The problem with the formula, he said, is that it has been funded solely on the basis of full time equivalent students on campus. The formula has been basically unchanged since it was established in 1982. He indicated support for a performance-based budget such as Tennessee, Virginia, Ohio, and Texas have implemented. “We’ll look at those systems and take some of the best components from them.
“Our funding has been based solely on enrollment, the number of people coming in the front door. There’s been very little accountability and we’re reworking that now,” he said.
“We’re revising the formula, but how do we measure whether Dalton State is doing a good job or not? We know that graduation rates of first-time, full-time students is not it,” he said, acknowledging that Dalton State and Georgia Tech are very different institutions with different missions, serving different student populations.
He said that the Governor’s Commission is expected to report at the end of 2012 and that new recommendations for funding the formula could begin being implemented for the FY2014 budget year.
“Ours is a very large and complex system,” Chancellor Huckaby said. “If we can achieve efficiencies and savings on administration, then we can pump that back into academic programs,” he said, explaining his call to consider consolidation of some of the University System’s 36 institutions.
The Chancellor said that guidelines and principles that will guide thinking have been drafted and will be shared with the Board of Regents at its next meeting. Once they are adopted, he said, they will be used to identify “three, four, no more than five consolidation options” that will be presented mid-December to early January.
“There is no list at this point; the criteria will apply equally to all institutions,” he said. “Maybe it’s better to say that everybody is on the list.”
When pressed about Dalton State as a candidate for consolidation, he added that “Given your relative distance from other institutions, you’ll be on the list, but I don’t know that you’ll be very high up on the list.”
MBA Program/University Status
When asked about the possibility of Dalton State taking over the Master of Business Administration program that has been offered on campus by the Coles College of Business at Kennesaw State, the Chancellor said, “I’ve just learned about this, and I will address it directly with our Academic Affairs folks.
“Moving from bachelor’s programs to master’s degree programs is a big step, but there are some extenuating circumstances here … I will follow up and get an answer back to Dalton State,” he said.
He took the opportunity to explain that approval of new degree programs will be a more rigorous and comprehensive one with review of facility, academic and budgetary needs occurring simultaneously as opposed to separately as they have been in the past.
“We will have a much more integrated approach to granting new degree programs and facilities requests,” he said. “We will be looking at them very judiciously. There must be documented need. Is there sufficient faculty? What is the cost if you have to hire additional faculty? Do you have facilities for a new program? What happens if you reach capacity four or five or six years out?” he asked rhetorically.
When asked about the possibility of Dalton State ever offering PhD programs, the Chancellor commented that “It will be increasingly difficult to get approval for PhD programs. It will be a challenge to approve the MBA program; the best thing you’ve got going for you is that you already had a successful one and you have an AACSB-accredited School of Business.”

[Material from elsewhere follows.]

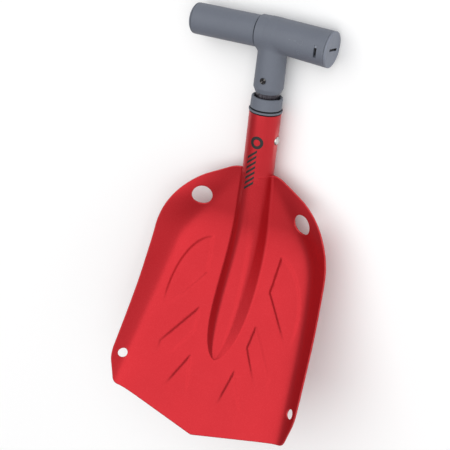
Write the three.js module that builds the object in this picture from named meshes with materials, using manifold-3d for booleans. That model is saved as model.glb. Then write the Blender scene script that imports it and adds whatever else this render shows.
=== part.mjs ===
// A telescopic avalanche shovel: a pressed aluminium blade welded to a red outer tube, and an inner shaft
// with a T handle that slides in it and locks with snap buttons.
// Millimetres. While it is built, Y runs up the shaft from the mouth of the outer tube, X is across the
// blade and Z points out of its scoop. The finished group stands on the middle of its underside.
import * as THREE from 'three';
import { mergeVertices } from 'three/addons/utils/BufferGeometryUtils.js';
import Module from 'manifold-3d';

const wasm = await Module();
wasm.setup();

// Driving dimensions.
const GAP = 0.3;                 // clearance between pieces that touch
const ROUND = 36;                // sides of a round piece
const DEG = Math.PI / 180;

const TUBE_R = 15;               // outer tube, outside
const TUBE_BORE = 13.5;
const SWAGE_TOP = -57.5;         // the tube is swaged below this, so that the ridge lies flush over it
const SWAGE_BOTTOM = -60.5;
const SWAGE_R = 13.5;
const SWAGE_BORE = 12.45;
const SWAGE_SHIFT = -1.2;       // the swaged part is set back, so that its back stays straight
const TUBE_END = -178;

const SHAFT_FLAT = 10.35;        // inner shaft, from its axis to a flat
const SHAFT_WALL = 1.5;
const SHAFT_TOP = 55;
const SHAFT_END = -172;
const SIDES = 8;
const OCTAGON = 1 / Math.cos(Math.PI / SIDES);

const BUTTON_Y = -25.3;          // the lock hole in the outer tube
const BUTTON_R = 3.9;
const BUTTON_TOP = 16.8;
const BUTTON_BASE = 6.6;
const TRAVEL = 130;              // from collapsed to extended
const LOWER_PRESS = 4.9;         // how far the tube holds the lower button in while the shaft is collapsed

const SHEET = 1.6;               // blade
const BLADE_TOP = -59.5;
const TIP_Y = -309.2;
const TIP_Z = 86.6;
const BEND_Y = -108;             // the floor leaves the line of the shaft here
const LIP_SLOPE = 0.42;
const RIDGE_END = -242;
const BIG_HOLE = { x: 53.1, y: -98.1, r: 10 };
const SMALL_HOLE = { x: 91.4, y: -259, r: 4.5 };

const HANDLE_Y = 73.5;           // where the arms of the T meet
const DROOP = 1.7 * DEG;         // each arm leans this far towards the blade
const NECK_R = [14, 13.3];       // at its foot and at the arms
const NECK_END = 19.3;
const NECK_CHAMFER = 22.8;
const BARREL_END = 54.6;         // right arm, along its own axis
const STUB_END = 13.8;           // where the barrel ends on the left arm
const BARREL_R = [15.8, 16.6];
const BARREL_BORE = 13;
const GRIP_R = 14.5;             // left arm
const GRIP_END = 78.6;
const SLEEVE_GAP = 1.2;          // an open groove between the barrel and the grip's sleeve
const RIVET_Y = 32.6;
const WINDOW = 46.6;             // middle of the window slot, along the right arm
const WINDOW_HALF = 1.4;         // half of its width
const WINDOW_UP = 17;            // it reaches this many degrees above the barrel's front,
const WINDOW_DOWN = 24;          // and this many below
const LUG_TURN = 7;              // the indicator's own angle
const COIN_SLOT = [2.4, 1.8, 17]; // in the cap's face: width, depth and length
const SLOT_TURN = -9 * DEG;      // about the arm, from the front

const RED = 0xd02a31;
const GREY = 0x6e7380;
const LIGHT_GREY = 0x8a8f9b;
const BLACK = 0x17181a;
const DARK_METAL = 0x3a3a42;
const STEEL = 0xb9bcc0;

// A closed geometry becomes a solid, with its faces turned outwards.
function solid(geometry) {
  const bare = geometry.clone();
  bare.deleteAttribute('normal');
  bare.deleteAttribute('uv');
  const merged = mergeVertices(bare, 1e-4);
  const triVerts = dropSlivers(merged.index.array);
  const vertProperties = new Float32Array(merged.attributes.position.array);
  if (signedVolume(vertProperties, triVerts) < 0) {
    triVerts.reverse();
  }
  return new wasm.Manifold(new wasm.Mesh({ numProp: 3, vertProperties, triVerts }));
}

// Triangles that have lost a side where a profile meets its axis.
function dropSlivers(index) {
  const kept = [];
  for (let i = 0; i < index.length; i += 3) {
    const [a, b, c] = [index[i], index[i + 1], index[i + 2]];
    if (a !== b && b !== c && c !== a) {
      kept.push(a, b, c);
    }
  }
  return new Uint32Array(kept);
}

function signedVolume(points, index) {
  const corner = [new THREE.Vector3(), new THREE.Vector3(), new THREE.Vector3()];
  let sum = 0;
  for (let i = 0; i < index.length; i += 3) {
    corner.forEach((p, k) => p.fromArray(points, 3 * index[i + k]));
    sum += corner[0].dot(corner[1].cross(corner[2]));
  }
  return sum / 6;
}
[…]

Raising Admission Standards and Articulation
“You cannot abandon your access mission,” the Chancellor said, “You will have to balance your mission with the new emphasis on retention, progression, and graduation,” he said when asked about raising admission criteria.
“The System’s new policy is that those students requiring remediation in three areas will not be admitted to a University System institution – they must go to another System for remediation,” Huckaby said.

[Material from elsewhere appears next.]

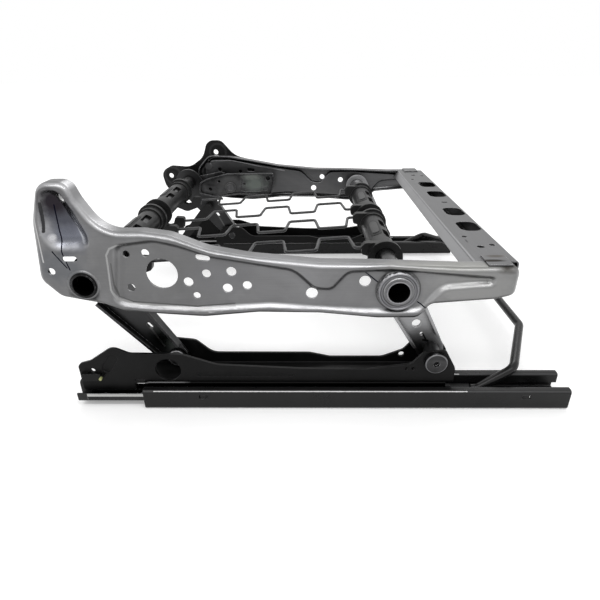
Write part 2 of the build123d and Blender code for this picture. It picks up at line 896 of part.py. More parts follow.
rear_socket_x = wire_rear_x + 30
front_socket_x = wire_front_x - 40
window_long = 26.0
window_high = 9.0
window_apart = 42.0
window_turn = -60
rear_arm = [
    (-238, 140, 3),
    (-236, 121, 12),
    (-214, 111, 12),
    (-190, 120, 4),
    (-187, 136, 4),
    (-201, 137, 3),
    (-205, 126, 5),
    (-213, 124, 5),
    (-222, 131, 3),
    (-225, 140, 3),
]
front_arm = [
    (95, 138, 3),
    (92, 153, 4),
    (66, 153, 4),
    (62, 149, 2),
    (62, 139, 3),
    (74, 136, 4),
    (80, 128, 4),
    (90, 128, 3),
]


# Height drive

def involute_tooth(teeth, grow):
    """Half of one tooth's outline, from the root to the tip, as (radius, half angle) pairs."""
    pitch_r = tooth_module * teeth / 2
    base_r = pitch_r * cos(radians(20))
    half_at_pitch = (pi * tooth_module / 4 - gear_backlash / 4 + grow) / pitch_r
    roll = sqrt((pitch_r / base_r) ** 2 - 1)
    inv_pitch = roll - atan2(roll, 1)
    pairs = []
    for step in range(5):
        r = max(pitch_r - 1.1 * tooth_module, base_r) + step / 4 * (
            pitch_r + tooth_module - max(pitch_r - 1.1 * tooth_module, base_r)
        )
        turn = sqrt(max((r / base_r) ** 2 - 1, 0))
        pairs.append((r, half_at_pitch + inv_pitch - (turn - atan2(turn, 1))))
    return pairs


def gear_face(teeth, shown, first_angle):
    """A toothed outline about the origin, with the shown teeth counted up from an angle."""
    pitch_r = tooth_module * teeth / 2
    root_r = pitch_r - 1.25 * tooth_module
    face = Circle(root_r)
    pairs = involute_tooth(teeth, 0)
    for index in range(shown):
        angle = first_angle + index * 2 * pi / teeth
        left = [(r * cos(angle + half), r * sin(angle + half)) for r, half in pairs]
        right = [(r * cos(angle - half), r * sin(angle - half)) for r, half in reversed(pairs)]
        foot = root_r - 1
        width = pairs[0][1]
        start = (foot * cos(angle + width), foot * sin(angle + width))
        end = (foot * cos(angle - width), foot * sin(angle - width))
        face += make_face(Polyline(start, *left, *right, end, close=True))
    return face


hub_r = 20.0
pinion_long = 8.0
bearing_flange_r = 19.0
drive_panel_y = gear_y - 16.5
drive_sheet = 2.0
shaft_end_y = half_width + bracket_thick + 9
shaft_square = 8.6
shaft_square_long = 5.0


def sector_arm():
    """A toothed fan welded to the rear tube. The pinion stands in a gap between its teeth."""
    tooth = 2 * pi / sector_teeth
    first = radians(pinion_angle) + (sector_first_gap + 0.5) * tooth
    last = first + (sector_shown_teeth - 1) * tooth
    line = (first + last) / 2
    face = gear_face(sector_teeth, sector_shown_teeth, first)
    spread = (last - first) / 2 + tooth / 2
    reach = 1.2 * tooth_module * sector_teeth / 2
    left = (reach * cos(line + spread), reach * sin(line + spread))
    right = (reach * cos(line - spread), reach * sin(line - spread))
    tip = (1.4 * reach * cos(line), 1.4 * reach * sin(line))
    fan = make_face(Polyline((-hub_r * cos(line), -hub_r * sin(line)), right, tip, left, close=True))
    face = (face & fan) + Circle(hub_r)
    place = Pos(rear_tube_x, rear_tube_z)
    y_a, y_b = gear_y - gear_thick / 2, gear_y + gear_thick / 2
    shape = slab(place * face, y_a, y_b)
    window = place * Rot(0, 0, degrees(line)) * Pos(40, 0) * SlotOverall(20, 10, rotation=90)
    shape -= slab(window, y_a - 1, y_b + 1)
    return shape - round_bar(rear_tube_x, rear_tube_z, tube_r, y_a - 1, y_b + 1)


def drive_pinion():
    facing = radians(pinion_angle) + pi
    face = Pos(pinion_x, pinion_z) * gear_face(pinion_teeth, pinion_teeth, facing)
    shape = slab(face, gear_y - pinion_long / 2, gear_y + pinion_long / 2)
    shape += round_bar(pinion_x, pinion_z, pinion_shaft_r, drive_panel_y - 2, shaft_end_y)
    flats = Pos(pinion_x, pinion_z) * (Circle(shaft_square) - Rectangle(shaft_square, shaft_square))
    return shape - slab(flats, shaft_end_y - shaft_square_long, shaft_end_y + 1)


def pinion_bearing():
    r = bearing_hole_r
    web_in = half_width - pocket_depth - member_sheet
    shape = round_bar(pinion_x, pinion_z, r, web_in, half_width + bracket_thick)
    shape += round_bar(pinion_x, pinion_z, bearing_flange_r, web_in, web_in - 2.5)
    bore = pinion_shaft_r + running_gap
    return shape - round_bar(pinion_x, pinion_z, bore, web_in - 5, half_width + 9)


drive_outline = [
    (-205, 126, 6),
    (-176, 119, 10),
    (-132, 124, 14),
    (-70, 122, 6),
    (-63, 150, 8),
    (-66, 163, 4),
    (-150, 163, 20),
    (-190, 153, 12),
    (-203, 146, 6),
]
drive_rim = 4.0
drive_dish = [
    (-128, 129, 5),
    (-88, 129, 5),
    (-88, 156, 5),
    (-124, 156, 5),
]
drive_holes = [(-184, 134, 3.4), (-80, 134, 3.2), (-76, 153, 4.2), (-120, 143, 2.4), (-167, 148, 2.6)]
foot_x = -71.0
foot_z = 143.0
foot_high = 22.0


def drive_bracket():
    """A folded panel inboard of the gears: it carries the pinion shaft's inner end."""
    face = rounded(drive_outline)
    y_a, y_b = drive_panel_y, drive_panel_y + drive_sheet
    rim = face - offset(face, -drive_sheet)
    shape = slab(face, y_a, y_b) + slab(rim, y_a - drive_rim, y_b)
    dish = slab(rounded(drive_dish), y_a - 1, y_a + drive_sheet / 2)
    shape -= dish
    collar_in = pinion_shaft_r + running_gap
    shape += slab(disc(pinion_x, pinion_z, pinion_shaft_r + 4), y_a - drive_rim / 2, y_b)
    web_in = half_width - pocket_depth - member_sheet
    shape += Pos(foot_x, (y_b + web_in) / 2, foot_z) * Box(drive_sheet, web_in - y_b, foot_high)
    shape += Pos(foot_x - 7, web_in - drive_sheet / 2, foot_z) * Box(16, drive_sheet, foot_high)
    for x, z, r in drive_holes:
        shape -= round_bar(x, z, r, y_a - 9, y_b + 1)
    return shape - round_bar(pinion_x, pinion_z, collar_in, y_a - 9, y_b + 1)


arm_top = (-192.0, 100.0)
arm_end = (-240.0, 45.0)
arm_y = link_y - link_thick / 2 - 16.0
arm_thick = 4.0
arm_notch = (-231, 66, 7, 5, 49)


def spring_arm():
    """A flat arm riveted to the far rear link, with a notch for the lift spring's hook."""
    face = hull_of([(*arm_top, 8), (*arm_end, 6.5)])
    shape = slab(face, arm_y, arm_y + arm_thick)
    shape += round_bar(*arm_top, 6, arm_y, link_y - link_thick / 2)
    x, z, long, wide, turn = arm_notch
    notch = Pos(x, z) * Rot(0, 0, turn) * Rectangle(long, wide)
    return shape - slab(notch, arm_y - 1, arm_y + arm_thick + 1)


# Every piece, saved under its own name

save(side_member_near(), "side_member_near")
save(side_member_far(), "side_member_far")
save(recliner_bracket(), "recliner_bracket_far")
nut_seat = -half_width + horn_bowl_depth + member_sheet
nut_place = horn_holes[0][:2]
save(hex_nut(*nut_place, horn_nut_flat, nut_seat, nut_seat + nut_high, horn_nut_bore_r), "horn_nut")

rivets = []
for rivet_x, rivet_z in bracket_rivets_at:
    outside = half_width + bracket_thick
    head = round_bar(rivet_x, rivet_z, rivet_r, outside, outside + 1.8)
    rivets.append(head + round_bar(rivet_x, rivet_z, rivet_shank_r, half_width, outside))
save(Compound(rivets), "bracket_rivets")

rear = (rear_tube_x, rear_tube_z)
front = (front_tube_x, front_tube_z)
save(tube(*rear, rear_tube_near_y, rear_tube_far_y, tube_r, tube_r - tube_wall), "rear_torque_tube")
front_end = half_width + tube_stick_out
save(tube(*front, -front_end, front_end, tube_r, tube_r - tube_wall), "front_torque_tube")
rear_bushes = [
    bush(*rear, -half_width - bush_out, rear_web_y),
    bush(*rear, half_width + bracket_thick + bush_out, half_width),
]
save(Compound(rear_bushes), "rear_tube_bushes")
front_bush = bush(*front, -half_width - bush_out, front_web_y)
save(Compound([front_bush, far(front_bush)]), "front_tube_bushes")

save(rear_link(rear_link_top_r), "rear_link_near")
save(far(rear_link(gear_lip_stop)), "rear_link_far")
for name, shape in (
    ("front_link", front_link()),
    ("riser", riser()),
    ("lower_rail", lower_rail()),
    ("upper_rail", upper_rail()),
    ("lock_lever", lock_lever()),
    ("rear_sleeve", sleeve(*rear, rear_arm, wire_rear_x - wire_clearance, rear_socket_x)),
    ("front_sleeve", sleeve(*front, front_arm, front_socket_x, wire_front_x + wire_clearance)),
):
    save(shape, name + "_near")
    save(far(shape), name + "_far")

for name, shape in (
    ("rear_pivot_studs", rear_stud()),
    ("front_pivot_bolts", front_bolt()),
    ("lever_pins", lever_pin()),
    ("rail_end_caps", rail_cap()),
):
    save(Compound([shape, far(shape)]), name)

clips = rear_clip()
save(Compound(clips + [far(piece) for piece in clips]), "rear_clips")

spacers = front_spacers()
save(Compound(spacers + [far(piece) for piece in spacers]), "front_pivot_spacers")
nut = hex_nut(front_pivot_x, front_pivot_z, nut_flat, -riser_in_y, -riser_in_y + nut_high, pin_r)
save(Compound([nut, far(nut)]), "front_pivot_nuts")

balls_near, cages_near = balls_and_cages(-rail_y)
balls_far, cages_far = balls_and_cages(rail_y)
save(Compound(balls_near + balls_far), "rail_balls")
save(Compound(cages_near + cages_far), "ball_cages")

save(release_bar(), "release_bar")
save(front_pan(), "front_pan")
for side, place in ((-1, "near"), (1, "far")):
    save(spring_wire(wire_centre, side, False), "inner_wire_" + place)
    save(spring_wire(wire_outer, side, True), "outer_wire_" + place)

save(sector_arm(), "sector_arm")
save(drive_pinion(), "drive_pinion")
save(pinion_bearing(), "pinion_bearing")
save(drive_bracket(), "drive_bracket")
save(spring_arm(), "spring_arm")
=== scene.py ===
from math import cos, radians, sin
import bmesh
import bpy
import numpy as np
from mathutils import Matrix, Vector
from mathutils.bvhtree import BVHTree
from mathutils.geometry import delaunay_2d_cdt
from mathutils.kdtree import KDTree


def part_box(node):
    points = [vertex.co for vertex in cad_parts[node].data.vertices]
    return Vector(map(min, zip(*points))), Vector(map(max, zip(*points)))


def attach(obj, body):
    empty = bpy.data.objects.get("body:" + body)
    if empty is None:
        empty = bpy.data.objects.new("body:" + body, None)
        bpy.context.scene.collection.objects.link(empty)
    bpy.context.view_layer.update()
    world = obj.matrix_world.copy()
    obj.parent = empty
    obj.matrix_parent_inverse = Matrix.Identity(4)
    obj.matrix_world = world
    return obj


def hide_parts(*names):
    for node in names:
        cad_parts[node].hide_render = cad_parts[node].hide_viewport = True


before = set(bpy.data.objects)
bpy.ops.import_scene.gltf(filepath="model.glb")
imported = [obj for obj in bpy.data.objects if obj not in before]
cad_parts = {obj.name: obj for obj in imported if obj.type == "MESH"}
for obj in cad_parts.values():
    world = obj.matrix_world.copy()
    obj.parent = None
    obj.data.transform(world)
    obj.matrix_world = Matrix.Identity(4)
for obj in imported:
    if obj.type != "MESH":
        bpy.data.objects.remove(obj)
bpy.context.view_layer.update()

camera_place = Vector((0.0007, -0.6682, 0.3394))
camera_pitch = radians(26.55)
camera_turn = radians(-1.32)
camera_roll = radians(-0.78)
focal_pixels = 470.0
photo_pixels = 600.0
sensor_mm = 36.0

forward = Vector((
    sin(camera_turn) * cos(camera_pitch),
    cos(camera_turn) * cos(camera_pitch),
    -sin(camera_pitch),
))
level_right = Vector((cos(camera_turn), -sin(camera_turn), 0.0))
level_up = level_right.cross(forward)
right = cos(camera_roll) * level_right + sin(camera_roll) * level_up
up = -sin(camera_roll) * level_right + cos(camera_roll) * level_up


def placed(name, data):
    """A new object in the scene with the given mesh, lamp or camera."""
    thing = bpy.data.objects.new(name, data)
    bpy.context.scene.collection.objects.link(thing)
    return thing


camera_data = bpy.data.cameras.new("camera")
camera_data.sensor_width = sensor_mm
camera_data.lens = sensor_mm * focal_pixels / photo_pixels
camera = placed("camera", camera_data)
turned = Matrix((right, up, -forward)).transposed().to_4x4()
camera.matrix_world = Matrix.Translation(camera_place) @ turned
bpy.context.scene.camera = camera

# Floor and light
# A plain pale studio floor under soft light. Two long strip lamps, one above the camera and one
# behind the frame, draw a bright line along every rolled fold while flat sheet stays mid grey.
bpy.context.scene.view_settings.view_transform = "Standard"


def use(nodes, kind, **settings):
    """A node with some of its properties or sockets set by name, or as i1, i2 by place."""
    node = nodes.new("ShaderNode" + kind)
    for key, value in settings.items():
        label = key.replace("_", " ")
        if hasattr(node, key):
            setattr(node, key, value)
        elif label in node.inputs:
            node.inputs[label].default_value = value
        else:
            node.inputs[int(key[1:])].default_value = value
    return node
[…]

“The University System has been criticized for the money it has spent to remediate high school graduates – too many of them want to go to college but are not ready to go to college. High schools want to increase their graduation rates, but the answer is not to dumb down standards,” he said. “The answer may be in identifying these students in the tenth and eleventh grade and remediating them then. I think we will see more students in the future taking their core classes in the Technical College System and then coming to us.”
He added that a plan for articulation will be presented to the Board of Regents next week before going to the TCSG board. He said that 10 courses have already been approved for articulation and there are “hundreds of agreements” between individual schools.

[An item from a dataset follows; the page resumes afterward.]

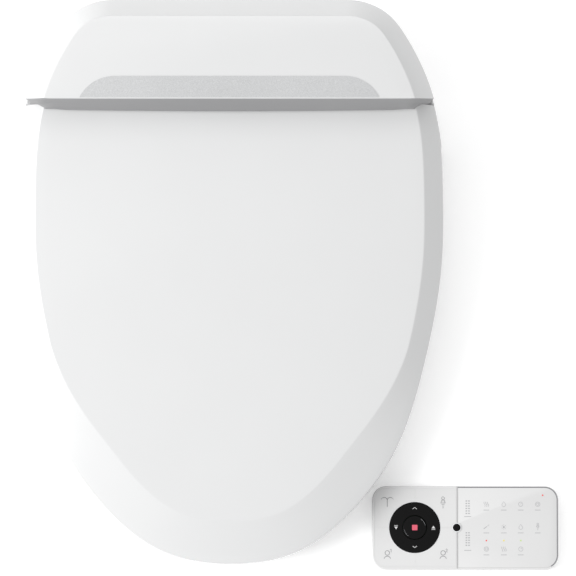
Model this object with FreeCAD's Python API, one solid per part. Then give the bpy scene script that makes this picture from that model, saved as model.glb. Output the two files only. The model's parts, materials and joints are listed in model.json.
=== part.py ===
import FreeCAD, Part
import math
import os

from FreeCAD import Vector

# Electric bidet seat with a wireless remote, modelled as an assembly of separate solids.
#
# Row frame, in millimetres: +Z up, +Y towards the wall behind the bowl, +X to the right seen from the
# front. The origin is midway between the two bowl bolts, on the plane of the bowl's rim, z = 0.

os.makedirs("parts", exist_ok=True)

# ---------------------------------------------------------------- driving dimensions
# Right half of the outline seen from above, from the front tip to the corner of the straight back.
HALF_OUTLINE = [
    (0, -460), (60, -449.5), (117, -406), (149, -361.5), (179.5, -274), (194.8, -186),
    (196, -125), (187.5, -40), (173, -1), (160.8, 21.2), (145.9, 40), (127.8, 50.4), (107.3, 54),
]
OUTLINE_SAMPLES = 24
TIP_Y = -460.0
BACK_Y = 54.0
WALL = 3.0

# Sloping planes, each (height at the front tip, rise per mm of Y).
LID_RIM = (34.0, 0.0628)
LID_SHOULDER = (40.0, 0.1063)
LID_TOP = (49.35, 0.1223)
RING_TOP = (30.4, 0.0635)
COVER_SHOULDER = (147.8, -0.085)
COVER_TOP = (168.7, -0.092)

BEVEL_SIDE = 17.5          # width of the sloping band round the outline
BEVEL_FRONT_EXTRA = 20.5   # how much wider it gets at the front
BEVEL_GROW = (-260.0, 130.0)
LID_WALL = 2.8

HINGE_Y = -64.0
HINGE_Z = 84.0
PIN_R = 4.0
BUSH_R = 6.0
HINGE_FIT = 0.08
LID_SWEEP_R = 26.0         # nothing of the lid behind the hinge reaches further than this
GROOVE_R = 27.0            # channel in the housing that the lid's back edge turns in

SHELF_FRONT_Y = -76.0
SHELF_TOP = 54.0
HOUSING_FRONT_Y = -38.0
BASE_BOTTOM = 2.0
BASE_SPLIT = 60.0
BASE_FLOOR = 10.0
BASE_FLARE = 1.2           # the lower case stands this far outside the top cover
FASCIA_TOP_Y = -40.5
FASCIA_FOOT = (-45.0, 105.5)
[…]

The Chancellor was asked about online and proprietary universities and their prolific advertising and marketing efforts, and conceded that “We have got to do a better job of telling our story.
“We offer a tremendous value and we are critical to the future of our state; we don’t just want to be defensive – we have to be more proactive in getting our good message out.”
When asked about Dalton State’s plan to build more residential housing, the Chancellor explained that “The University System does not provide funding for housing” and that the construction of additional housing units will have to be accomplished as a Public Private Venture (PPV) project. “With all the classrooms, laboratories, and libraries that have to be built, we realized we’d never have enough to fund housing, dining halls, and parking garages,” he said. As with other projects, need for housing has to be documented as well as the financing structure and cost determined that students will actually be able to pay.
Of the state-imposed institutional fee that was due to roll off next year, the Chancellor said, “I’d be very surprised if the institutional student fee is discontinued. It may be adjusted down, I don’t know, but I think it will be in place in some form for awhile.”The Chancellor heard presentations from several students on topics including service learning projects and leadership development initiatives. Later in the evening, he attended the Dalton State Foundation’s annual Scholarship Dinner for scholarship recipients and donors.